犬と猫のネギ(玉ねぎ)中毒
【ネギ中毒とは】
犬や猫がたまねぎやネギ類(長ネギ、ニラ、ニンニクなど)を食べることで起こる中毒のことを「たまねぎ中毒(ネギ中毒)」と呼びます。
これらの植物には、有機チオ硫酸化合物という成分が含まれており、動物の赤血球を酸化・破壊してしまう性質があります。
人間では問題ありませんが、犬や猫の赤血球はこの酸化に非常に弱いため、体内で「ハインツ小体(Heinz body)」と呼ばれる構造物が作られ、赤血球が壊れやすくなります。
この結果、体の中で溶血性貧血(赤血球が壊れることによる貧血)が起こり、命に関わることもあります。
この中毒は、「たまねぎを食べた量」だけでなく、「個体の体質」や「加熱の有無」にも関係します。
つまり、少量でも体質や体格によっては命に関わることがあるのです。
【中毒を起こす食べ物】
犬や猫が中毒を起こすのは、たまねぎだけではありません。
同じ成分が含まれている以下の食材にも注意が必要です。
・たまねぎ
・ネギ
・ニンニク
・ニラ
・シャロット など
特徴的なのは、加熱調理や乾燥加工をしても毒性が残るという点です。
つまり、炒めても、煮ても、スープに溶けても安全にはなりません。
また、粉末スープやベビーフード、ハンバーグ・味噌汁・カレーなどの調理品でも中毒を起こします。
さらに、猫は犬よりも感受性が高く、ごく少量の摂取でも血液学的変化を起こす可能性があります。
一般に、体重1kgあたり5gのたまねぎで中毒が起こるとされています。
【症状】
症状は、摂取してすぐではなく、1日〜数日後に現れるのが特徴です。
赤血球が破壊されるスピードや個体の体質によって、症状の強さは異なります。
主な症状は以下の通りです。
・元気がない、ぐったりしている
・食欲がない
・嘔吐、下痢
・頻脈(脈が速い)
・歯ぐきや目の結膜が白っぽい(貧血)
・黄疸(白目や耳の内側が黄色くなる)
・血尿、赤色〜褐色の尿
・呼吸が荒い、苦しそう
貧血が進行すると、粘膜が蒼白になり、虚脱(ぐったりする)、呼吸数や心拍数の増加、黄疸、赤褐色の尿などが目立つようになります。
重症化した場合、適切な治療を行わないと死亡することもあります。
【診断】
診断は、血液検査を行います。
【治療】
治療は摂取量・経過時間・症状の重さによって異なります。
・摂取直後(数時間以内)
動物病院で催吐処置(吐かせる)を行い、体内への吸収を防ぎます。
活性炭の投与で毒素の吸収を抑えることもあります。
・内科的治療
点滴治療(老廃物や毒素の排出を促します。
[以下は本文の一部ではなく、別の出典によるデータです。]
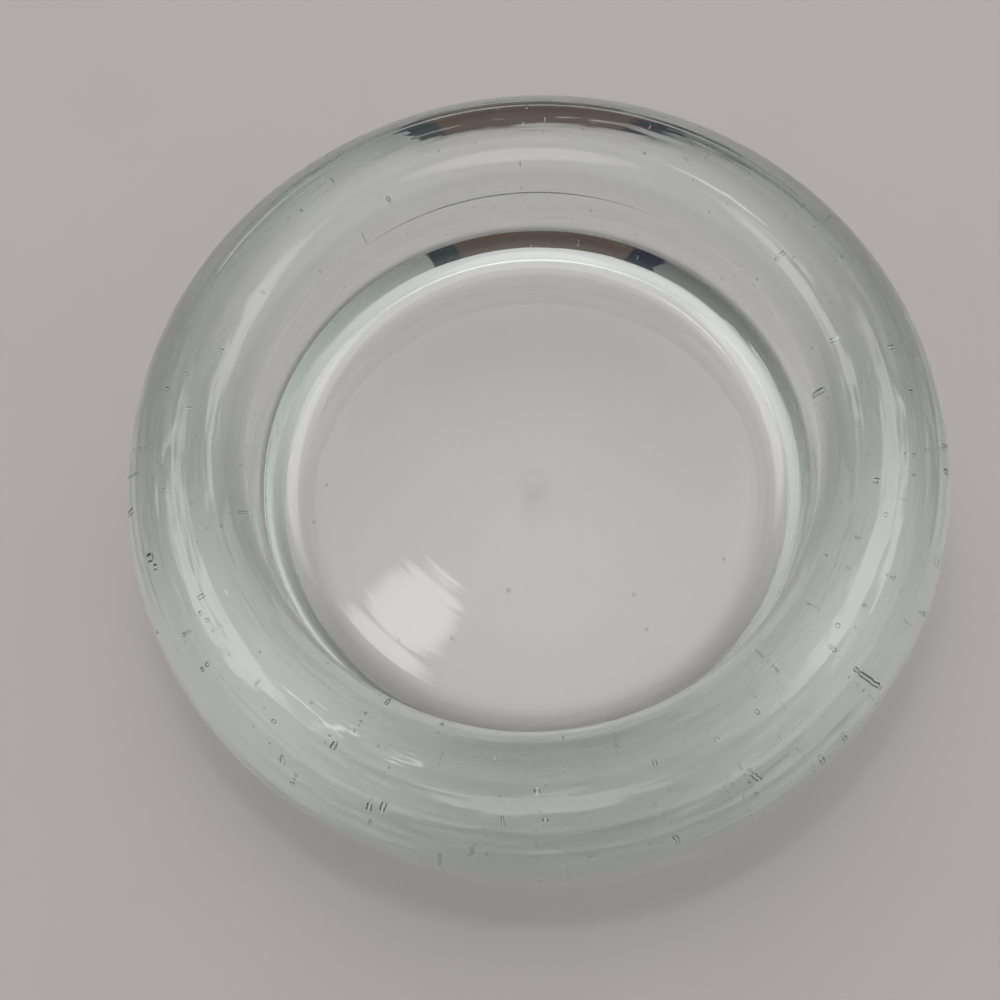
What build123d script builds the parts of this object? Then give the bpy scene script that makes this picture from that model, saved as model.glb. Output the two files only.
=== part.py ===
from build123d import *

import os
from math import asin, atan, cos, degrees, radians, sin, tan

# A thick clear glass bowl for floating candles, all lengths in millimetres.
# The origin is on the surface that the bowl stands on, at the middle of its base, and +Z is up.
# The bowl is one piece of glass: a fat rounded ring, a flat well floor and a recessed underside.

# Outside of the ring; the shoulder and the foot take shares of the ring's width
outer_radius = 90.0
bowl_height = 44.0
widest_height = 26.5
foot_height = 15.6
shoulder_share = 0.62
foot_share = 0.42

# Well in the middle of the ring
ring_width = 28.5
lip_drop = 8.6
wall_lean_degrees = 4.7
floor_height = 12.0
floor_fillet_radius = 9.0

# Underside: a shallow recess leaves a narrow flat land that the bowl stands on; a rounded rim
# leads up from the land to a straight slope, and an arc takes the slope into the flat middle
recess_inset = 13.6
recess_depth = 5.7
rim_width = 9.1
slope_degrees = 22.5
slope_width = 4.0
mould_mark_radius = 3.0
mould_mark_depth = 0.4

# Gas trapped in the glass
largest_seed_diameter = 2.1
thickest_blister_width = 1.3
longest_blister_length = 5.2

# The crest is the top of the ring, between the outer shoulder and the inner lip
mouth_radius = outer_radius - ring_width
shoulder_width = shoulder_share * ring_width
crest_radius = outer_radius - shoulder_width
shoulder_height = bowl_height - widest_height
lip_width = crest_radius - mouth_radius
foot_inset = foot_share * ring_width
land_outer_radius = outer_radius - foot_inset

# The lip curve runs on past its narrowest point until it is as steep as the leaning wall
lip_overrun_degrees = degrees(atan(tan(radians(wall_lean_degrees)) * lip_drop / lip_width))

# The recess: a rounded rim and a slope up from the land, then an arc that ends level
recess_radius = outer_radius - recess_inset
rim_radius = rim_width / sin(radians(slope_degrees))
slope_foot = (recess_radius - rim_width, rim_radius * (1 - cos(radians(slope_degrees))))
slope_top = (
    slope_foot[0] - slope_width,
    slope_foot[1] + slope_width * tan(radians(slope_degrees)),
)
recess_arc_radius = (recess_depth - slope_top[1]) / (1 - cos(radians(slope_degrees)))
recess_flat_radius = slope_top[0] - recess_arc_radius * sin(radians(slope_degrees))

# The mould mark is a shallow dimple, a cap of a large sphere
mould_mark_sphere = (mould_mark_radius**2 + mould_mark_depth**2) / (2 * mould_mark_depth)
mould_mark_top = recess_depth + mould_mark_depth

# Round seeds in the ring: turn in degrees from +X, then shares of the ring's width from the
# mouth outwards, of the bowl's height, and of the largest seed's diameter.
ring_seed_shares = [
    (-168, 0.72, 0.72, 1.00),
    (-166, 0.70, 0.76, 0.71),
    (-166, 0.88, 0.66, 0.48),
    (-158, 0.85, 0.70, 0.48),
    (-158, 0.49, 0.84, 0.48),
    (-156, 0.54, 0.80, 0.52),
    (-154, 0.51, 0.86, 0.48),
    (-155, 0.67, 0.72, 0.52),
    (-150, 0.65, 0.62, 0.48),
    (-149, 0.82, 0.58, 0.45),
    (-163, 0.14, 0.58, 0.48),
    (-136, 0.56, 0.74, 0.57),
    (-130, 0.65, 0.50, 0.48),
    (-126, 0.46, 0.82, 0.60),
    (-123, 0.20, 0.66, 0.45),
    (-118, 0.63, 0.66, 0.57),
    (-116, 0.62, 0.70, 0.57),
    (-112, 0.22, 0.60, 0.48),
    (-94, 0.40, 0.80, 0.62),
    (-93, 0.54, 0.74, 0.62),
    (-94, 0.90, 0.62, 0.45),
    (-75, 0.36, 0.58, 0.48),
    (-65, 0.40, 0.72, 0.48),
    (-57, 0.41, 0.64, 0.48),
    (-54, 0.79, 0.62, 0.57),
    (-50, 0.82, 0.66, 0.55),
    (-42, 0.46, 0.72, 0.48),
    (-42, 0.15, 0.64, 0.55),
    (-39, 0.42, 0.80, 0.50),
    (-38, 0.13, 0.54, 0.55),
    (-30, 0.84, 0.66, 0.48),
    (-27, 0.58, 0.60, 0.45),
    (-25, 0.86, 0.58, 0.57),
    (-19, 0.47, 0.76, 0.48),
    (-13, 0.42, 0.70, 0.57),
    (-10, 0.82, 0.70, 0.71),
    (2, 0.65, 0.66, 0.45),
    (5, 0.23, 0.70, 0.71),
    (9, 0.61, 0.74, 0.48),
    (13, 0.33, 0.76, 0.57),
    (33, 0.47, 0.60, 0.48),
    (113, 0.44, 0.64, 0.48),
    (121, 0.80, 0.70, 0.45),
    (157, 0.42, 0.72, 0.57),
    (165, 0.65, 0.64, 0.48),
    (169, 0.47, 0.78, 0.48),
    (174, 0.72, 0.56, 0.45),
]

# Round seeds in the floor: turn in degrees, then shares of the mouth's radius, of the glass
# between recess and floor, and of the largest seed's diameter.
floor_seed_shares = [
    (176, 0.80, 0.55, 0.38),
    (-174, 0.86, 0.50, 0.38),
    (-134, 0.80, 0.45, 0.38),
    (-121, 0.69, 0.60, 0.38),
    (-107, 0.45, 0.55, 0.45),
    (-60, 0.72, 0.50, 0.38),
    (-56, 0.59, 0.40, 0.38),
    (-30, 0.78, 0.55, 0.38),
]

# Blisters drawn out while the glass was soft: turn in degrees, shares of the ring's width and
# of the bowl's height, the angle in degrees between the blister and the ring's radius, and
# shares of the longest blister's length and of the thickest one's width.
blister_shares = [
    (-176, 0.86, 0.66, 8, 0.90, 1.00),
    (179, 0.84, 0.72, 4, 1.00, 0.40),
    (168, 0.84, 0.62, 75, 0.42, 0.60),
    (172, 0.90, 0.60, 40, 0.40, 0.55),
    (-132, 0.66, 0.64, 60, 0.42, 0.62),
    (-107, 0.79, 0.60, 12, 0.72, 0.45),
    (-103, 0.71, 0.66, -30, 0.56, 0.40),
    (-99, 0.56, 0.76, 15, 0.36, 0.45),
    (-76, 0.76, 0.66, 20, 0.36, 0.70),
    (-63, 0.65, 0.70, 35, 0.44, 0.70),
    (-42, 0.71, 0.66, 6, 0.96, 0.90),
    (-21, 0.79, 0.58, 82, 1.00, 0.40),
    (-6, 0.80, 0.66, 10, 0.50, 0.55),
    (33, 0.80, 0.62, 30, 0.36, 0.55),
    (33, 0.17, 0.46, 15, 0.80, 0.40),
]


def ring_point(turn, across_share, height_share):
    """A point in the glass of the ring, from its turn about the axis and two shares."""
    radius = mouth_radius + across_share * ring_width
    return (
        radius * cos(radians(turn)),
        radius * sin(radians(turn)),
        height_share * bowl_height,
    )


def floor_point(turn, radius_share, depth_share):
    """A point in the glass under the well, from its turn about the axis and two shares."""
    radius = radius_share * mouth_radius
    floor_thickness = floor_height - recess_depth
    return (
        radius * cos(radians(turn)),
        radius * sin(radians(turn)),
        recess_depth + depth_share * floor_thickness,
    )


# Round seeds, small spheres of gas
with BuildPart() as seed_bubbles:
    for turn, across_share, height_share, size_share in ring_seed_shares:
        with Locations(ring_point(turn, across_share, height_share)):
            Sphere(size_share * largest_seed_diameter / 2)
    for turn, radius_share, depth_share, size_share in floor_seed_shares:
        with Locations(floor_point(turn, radius_share, depth_share)):
            Sphere(size_share * largest_seed_diameter / 2)
seed_bubbles.part.label = "seed_bubbles"

# Drawn blisters, each a straight run with rounded ends, turned about its long axis
with BuildPart() as drawn_blisters:
    for turn, across_share, height_share, swing, length_share, width_share in blister_shares:
        half_length = length_share * longest_blister_length / 2
        half_width = width_share * thickest_blister_width / 2
        straight = half_length - half_width
        heading = radians(turn + swing)
        along = (cos(heading), sin(heading), 0)
        blister_plane = Plane(
            origin=ring_point(turn, across_share, height_share), x_dir=along, z_dir=(0, 0, 1)
        )
        with BuildSketch(blister_plane):
            with BuildLine():
                CenterArc((straight, 0), half_width, 0, 90)
                Line((straight, half_width), (-straight, half_width))
                CenterArc((-straight, 0), half_width, 90, 90)
                Line((-half_length, 0), (half_length, 0))
            make_face()
        revolve(axis=Axis(blister_plane.origin, along))
drawn_blisters.part.label = "drawn_blisters"

# The glass, one outline turned about the axis, with a cavity for each seed and blister
with BuildPart() as glass_bowl:
    with BuildSketch(Plane.XZ) as outline:
        with BuildLine():
            mark = CenterArc(
                (0, mould_mark_top - mould_mark_sphere),
                mould_mark_sphere,
                90,
                -degrees(asin(mould_mark_radius / mould_mark_sphere)),
            )
            Line(mark @ 1, (recess_flat_radius, recess_depth))
            CenterArc(
                (recess_flat_radius, recess_depth - recess_arc_radius),
                recess_arc_radius,
                90,
                -slope_degrees,
            )
            Line(slope_top, slope_foot)
            CenterArc((recess_radius, rim_radius), rim_radius, 270 - slope_degrees, slope_degrees)
            Line((recess_radius, 0), (land_outer_radius, 0))
            EllipticalCenterArc(
                (land_outer_radius, foot_height), foot_inset, foot_height, 270, arc_size=90
            )
            Line((outer_radius, foot_height), (outer_radius, widest_height))
            EllipticalCenterArc(
                (crest_radius, widest_height), shoulder_width, shoulder_height, 0, arc_size=90
            )
            lip = EllipticalCenterArc(
                (crest_radius, bowl_height - lip_drop),
                lip_width,
                lip_drop,
                90,
                arc_size=90 + lip_overrun_degrees,
            )
            wall_top = lip @ 1
            wall_run = (wall_top.Y - floor_height) * tan(radians(wall_lean_degrees))
            wall_foot = (wall_top.X + wall_run, floor_height)
            Line(wall_top, wall_foot)
            Line(wall_foot, (0, floor_height))
            Line((0, floor_height), (0, mould_mark_top))
        make_face()
        floor_corner = outline.vertices().sort_by_distance((wall_foot[0], floor_height, 0))[0]
        fillet(floor_corner, radius=floor_fillet_radius)
    revolve(axis=Axis.Z)
    add(seed_bubbles.part, mode=Mode.SUBTRACT)
    add(drawn_blisters.part, mode=Mode.SUBTRACT)
glass_bowl.part.label = "glass_bowl"

os.makedirs("parts", exist_ok=True)
export_step(glass_bowl.part, "parts/glass_bowl.step")
export_step(seed_bubbles.part, "parts/seed_bubbles.step")
export_step(drawn_blisters.part, "parts/drawn_blisters.step")

print("glass", round(glass_bowl.part.volume), "mm3, seeds", len(seed_bubbles.part.solids()))
print("blisters", len(drawn_blisters.part.solids()), "outline height", glass_bowl.part.bounding_box().size.Z)
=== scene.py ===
import math

import bmesh
import bpy
import numpy as np
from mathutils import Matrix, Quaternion, Vector


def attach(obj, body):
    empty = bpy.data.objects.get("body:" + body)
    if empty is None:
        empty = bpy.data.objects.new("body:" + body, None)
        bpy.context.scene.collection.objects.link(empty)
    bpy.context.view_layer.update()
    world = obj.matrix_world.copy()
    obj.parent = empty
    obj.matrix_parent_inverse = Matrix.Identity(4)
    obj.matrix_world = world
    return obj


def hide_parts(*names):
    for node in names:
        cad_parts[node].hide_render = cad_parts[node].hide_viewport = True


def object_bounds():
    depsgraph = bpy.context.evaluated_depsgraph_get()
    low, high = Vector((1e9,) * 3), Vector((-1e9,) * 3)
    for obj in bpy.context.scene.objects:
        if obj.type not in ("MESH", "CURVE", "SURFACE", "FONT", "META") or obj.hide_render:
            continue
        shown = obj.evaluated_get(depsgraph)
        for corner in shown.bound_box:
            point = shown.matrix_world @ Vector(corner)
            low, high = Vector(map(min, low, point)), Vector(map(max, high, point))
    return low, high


bl_info = {
    "name": "Floating Candle Bowl",
    "version": (1, 0, 0),
    "blender": (4, 5, 0),
    "location": "3D View > Sidebar > Candle Bowl",
    "description": "Makes a thick clear glass bowl for floating candles, with gas seeds in the glass",
    "category": "Object",
}

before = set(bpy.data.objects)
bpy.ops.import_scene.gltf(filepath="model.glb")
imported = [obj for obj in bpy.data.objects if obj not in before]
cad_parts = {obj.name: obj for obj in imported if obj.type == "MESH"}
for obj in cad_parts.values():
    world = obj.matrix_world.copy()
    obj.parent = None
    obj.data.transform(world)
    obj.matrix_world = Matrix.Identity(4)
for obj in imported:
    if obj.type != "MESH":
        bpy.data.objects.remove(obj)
CAD_LOW, CAD_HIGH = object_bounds()

MM = 0.001
MICROMETRE = 1e-6
SAME_PLACE = 1e-7  # points of the section's two ends on the axis are merged within this distance


# Sizes and colours that a user would change


def length(name, description, default):
    return bpy.props.FloatProperty(
        name=name,
        description=description,
        default=default,
        min=0.0,
        unit="LENGTH",
        subtype="DISTANCE",
    )


def colour(name, description, default):
    return bpy.props.FloatVectorProperty(
        name=name, description=description, default=default, size=3, min=0.0, max=1.0, subtype="COLOR"
    )


def angle(name, description, default):
    return bpy.props.FloatProperty(
        name=name,
        description=description,
        default=math.radians(default),
        unit="ROTATION",
        subtype="ANGLE",
    )


def amount(name, description, default):
    return bpy.props.FloatProperty(name=name, description=description, default=default, min=0.0)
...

)
活性炭の投与(毒素の吸収を防ぎます)
必要に応じて酸素吸入や輸血を行うこともあります。
【予防】
たまねぎ中毒は、飼い主の注意で完全に防ぐことができる中毒です。
・人の食べ物(特にハンバーグ・カレー・味噌汁・スープ類)は与えない
・たまねぎやニンニクを使った料理の残り汁も危険
・調理中やゴミ箱、台所に置いた食材にも注意
・家族全員で「ネギ類は絶対に与えない」と共有する
【まとめ】
犬や猫のたまねぎ中毒は、身近な食材によって起こる深刻な中毒です。
加熱しても乾燥しても毒性は消えず、少量でも危険です。
摂取してから症状が出るまで時間がかかるため、「少し舐めただけだから大丈夫」と思わず、すぐに動物病院に相談することが大切です。
早期の対応で、多くの子は回復します。
「ネギ類は絶対に与えない」—この一つのルールが、大切な家族の命を守ります。